((

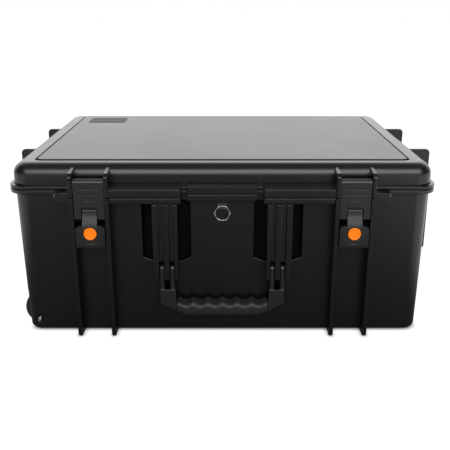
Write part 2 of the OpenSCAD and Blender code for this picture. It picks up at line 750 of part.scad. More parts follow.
module trolley_outer_tubes() color(steel) tube_box(tube_x0, tube_x0 + tube_len, outer_tube, tube_wall);
module trolley_inner_tubes() color(steel) tube_box(tube_x0 + 4, bar_x0, inner_tube, tube_wall);

module trolley_grip() color(black) difference() {
    prism_y(-bar_half, bar_half, [[bar_x0, 6], [bar_x1 - 3, 6], [bar_x1, 9], [bar_x1, 21], [bar_x1 - 3, 24],
        [bar_x0, 24]]);
    rod_x(bar_x1 - 5, bar_x1 + 1, 0, tube_z, 5.5);
}

module trolley_button() color(orange) rod_x(bar_x1 - 2.7, bar_x1 + 0.8, 0, tube_z, 5.2);
module trolley_button_spring() color(steel) difference() {
    rod_x(bar_x1 - 5, bar_x1 - 2.7, 0, tube_z, 3);
    rod_x(bar_x1 - 6, bar_x1, 0, tube_z, 2.2);
}

module trolley_brackets() color(black) difference() {
    for (x = [tube_x0 - 5, tube_x0 + tube_len - 6])
        box([x, -tunnel_half + 0.5, cover_top_z], [x + 10, tunnel_half - 0.5, tunnel_z]);
    for (sy = [-1, 1]) box([tube_x0, sy * tube_y - outer_tube[0] / 2, tube_z - outer_tube[1] / 2],
        [tube_x0 + tube_len + 9, sy * tube_y + outer_tube[0] / 2, tube_z + outer_tube[1] / 2]);
    cover_screw_places() cylinder(r = 1.5, h = 40, $fn = 24);
}

module cover_screw_places() for (x = [tube_x0 - 1.5, tube_x0 + tube_len - 1], y = [-35, 35])
    translate([x, y, 0]) children();

module trolley_cover() color(black) difference() {
    box([-tunnel_x + 0.5, -tunnel_half + 0.5, 1], [tube_x0 + tube_len + 4, tunnel_half - 0.5, cover_top_z]);
    cover_screw_places() cylinder(r = 1.5, h = 40, $fn = 24);
    cover_screw_places() cylinder(r = 3.2, h = 2.6, $fn = 32);
}

module trolley_cover_screws() color(steel) cover_screw_places() {
    translate([0, 0, 1.2]) cylinder(r = 3.2, h = 1.4, $fn = 32);
    translate([0, 0, 2]) cylinder(r = 1.5, h = 14, $fn = 24);
}

base_shell();
base_rim();
base_ribs();
front_pillars();
end_pillars();
lid_shell();
lid_rim();
lid_panel();
panel_gasket();
lid_seal();
lid_foam();
floor_foam();
front_foam_rail();
rear_foam_rail();
laptop_dividers();
hinge_pins();
valve_body();
valve_cap();
valve_washer();
valve_nut();
base_padlock_eyes();
left_latch_strap();
right_latch_strap();
left_strap_pin();
right_strap_pin();
left_latch_lever();
right_latch_lever();
left_lever_pin();
right_lever_pin();
left_latch_button();
right_latch_button();
left_button_spring();
right_button_spring();
front_handle_frame();
front_handle_grip();
front_handle_pins();
end_handle_frame();
end_handle_grip();
end_handle_pins();
front_wheel_carrier();
rear_wheel_carrier();
front_wheel_axle();
rear_wheel_axle();
front_wheel_hub();
rear_wheel_hub();
front_wheel_tyre();
rear_wheel_tyre();
wheel_carrier_screws();
trolley_outer_tubes();
trolley_inner_tubes();
trolley_grip();
trolley_button();
trolley_button_spring();
trolley_brackets();
trolley_cover();
trolley_cover_screws();
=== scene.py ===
"""Wheeled laptop hard case: finishes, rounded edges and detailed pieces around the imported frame."""

import math

import bmesh
import bpy
from bpy.props import FloatProperty, FloatVectorProperty, IntProperty, PointerProperty
from mathutils import Matrix, Vector


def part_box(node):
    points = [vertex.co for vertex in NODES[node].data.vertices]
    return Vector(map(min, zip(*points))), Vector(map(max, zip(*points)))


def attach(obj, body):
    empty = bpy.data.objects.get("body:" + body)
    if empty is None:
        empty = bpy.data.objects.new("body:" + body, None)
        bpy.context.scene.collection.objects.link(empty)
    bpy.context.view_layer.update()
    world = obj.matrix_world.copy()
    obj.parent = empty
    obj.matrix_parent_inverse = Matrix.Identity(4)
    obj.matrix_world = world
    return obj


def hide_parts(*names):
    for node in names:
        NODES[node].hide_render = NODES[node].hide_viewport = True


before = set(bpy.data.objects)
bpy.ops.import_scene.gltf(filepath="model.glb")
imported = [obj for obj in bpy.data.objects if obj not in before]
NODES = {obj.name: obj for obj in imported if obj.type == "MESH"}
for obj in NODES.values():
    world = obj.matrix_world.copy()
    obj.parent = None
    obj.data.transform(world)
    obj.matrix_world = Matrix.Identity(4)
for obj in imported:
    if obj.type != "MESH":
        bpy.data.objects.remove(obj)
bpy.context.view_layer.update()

bl_info = {
    "name": "Laptop hard case",
    "version": (1, 0, 0),
    "blender": (4, 5, 0),
    "location": "3D View > Sidebar > Hard Case",
    "description": "Dresses a wheeled laptop hard case with moulded, rubber, foam and metal finishes",
    "category": "Object",
}

MM = 0.001
SOCKET_LOBES = 6


def rgb(name, description, value):
    return FloatVectorProperty(name=name, description=description, default=value, subtype="COLOR", size=3,
                               min=0, max=1)


class CaseColours(bpy.types.PropertyGroup):
    """Colours of the case's materials."""

    shell: rgb("Shell", "Moulded lid and base", (0.0024, 0.0024, 0.0025))
    # The panel's colour also paints a highlight on the lid shell's flat top faces
    panel: rgb("Panel", "Satin panel in the lid", (0.02, 0.02, 0.0205))
    latch: rgb("Latch", "Latch straps and levers", (0.0095, 0.0095, 0.0097))
    button: rgb("Button", "Release buttons", (1.0, 0.225, 0.004))
    rubber: rgb("Rubber", "Grips and seal", (0.014, 0.014, 0.0145))
    tyre: rgb("Tyre", "Wheel tyres", (0.02, 0.02, 0.021))
    foam: rgb("Foam", "Foam pads and dividers", (0.035, 0.036, 0.04))
    steel: rgb("Steel", "Pins and screws", (0.56, 0.57, 0.58))
    dark_steel: rgb("Dark steel", "Blackened latch and handle pins", (0.05, 0.05, 0.052))
    bright: rgb("Bright metal", "Valve body", (0.6, 0.6, 0.61))
    tube: rgb("Tube", "Anodised tubes", (0.5, 0.51, 0.53))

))

▶ **Given task**: Output nothing except the lines from the line with "right_latch_button();" through the line with "if empty is", copied exactly, end lines included.

▶ **Exercise solution**:
right_latch_button();
left_button_spring();
right_button_spring();
front_handle_frame();
front_handle_grip();
front_handle_pins();
end_handle_frame();
end_handle_grip();
end_handle_pins();
front_wheel_carrier();
rear_wheel_carrier();
front_wheel_axle();
rear_wheel_axle();
front_wheel_hub();
rear_wheel_hub();
front_wheel_tyre();
rear_wheel_tyre();
wheel_carrier_screws();
trolley_outer_tubes();
trolley_inner_tubes();
trolley_grip();
trolley_button();
trolley_button_spring();
trolley_brackets();
trolley_cover();
trolley_cover_screws();
=== scene.py ===
"""Wheeled laptop hard case: finishes, rounded edges and detailed pieces around the imported frame."""

import math

import bmesh
import bpy
from bpy.props import FloatProperty, FloatVectorProperty, IntProperty, PointerProperty
from mathutils import Matrix, Vector


def part_box(node):
    points = [vertex.co for vertex in NODES[node].data.vertices]
    return Vector(map(min, zip(*points))), Vector(map(max, zip(*points)))


def attach(obj, body):
    empty = bpy.data.objects.get("body:" + body)
    if empty is None:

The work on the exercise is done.